Apt Pupil : Camp vacant
Il y avait sans doute un film captivant à tirer de la nouvelle de Stephen King dont Bryan Singer, le metteur en scène de The Usual Suspects, s’est inspiré pour réaliser Apt Pupil, un thriller psychologique racontant la relation complexe qui se noue entre un adolescent américain (Brad Renfro) fasciné par le IIIe Reich et un vieux tortionnaire nazi (Ian McKellen) qu’il démasque et menace de dénoncer s’il ne lui raconte pas ses «exploits».
Pour réussir cette étrange variation sur le thème de Schéhérazade (ici, c’est le tortionnaire qui doit raconter des histoires s’il veut rester en vie…), il fallait toutefois nous faire comprendre – ou à tout le moins partager – la fascination du jeune homme pour ce vieillard inquiétant et pour les horribles «histoires» qu’il raconte. Malheureusement, Bryan Singer a décidé (et c’est l’erreur fondamentale de son film) de tenir tout simplement cette fascination pour acquise, et de se concentrer plutôt sur la mécanique (modérément efficace, mais sans aucune originalité) de ce qui devient un film de genre prévisible: un thriller à mi-chemin entre le drame psychologique et le film d’horreur, qui abandonne vite ses préoccupations originales (la séduction de l’horreur, la banalité du mal, la nature du fascisme…), pour mieux se concentrer sur le fonctionnement d’une machine à suspense pleine d’invraisemblances et de poncifs.
Ainsi débarrassé de ses ambitions thématiques, Apt Pupil se réduit rapidement à une espèce de copie inférieure de Misery: un huis clos à deux personnages, porté par de très bons acteurs et trois ou quatre scènes-chocs, mais miné par un scénario qui devient de plus en plus grotesque à chaque revirement. Bref, un film qui tourne vite le dos à tout ce qu’il pouvait avoir d’original pour s’enfoncer de plus en plus dans ce qu’il peut avoir de convenu.

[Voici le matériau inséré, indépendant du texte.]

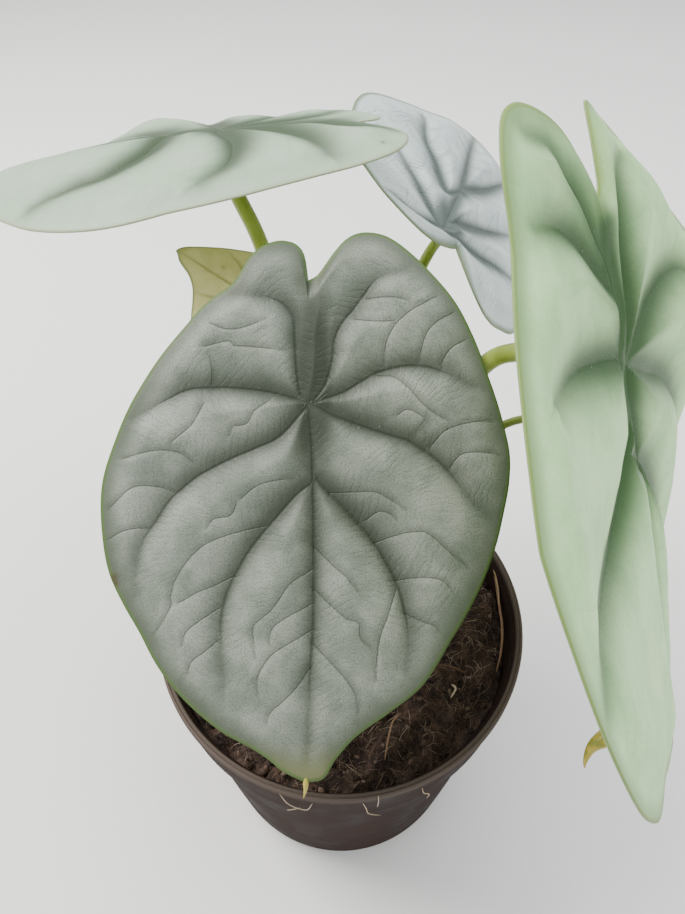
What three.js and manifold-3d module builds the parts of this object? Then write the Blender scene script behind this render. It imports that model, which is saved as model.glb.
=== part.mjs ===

On quitte donc Apt Pupil avec l’impression d’une ouvre quelconque qui écrase un sujet potentiellement explosif sous les rouages usés d’un film bourré de conventions. Un thriller banal sur la banalité du mal, dans lequel l’Holocauste n’est que l’arrière-plan décoratif d’un énième «film de peur» à la Stephen King.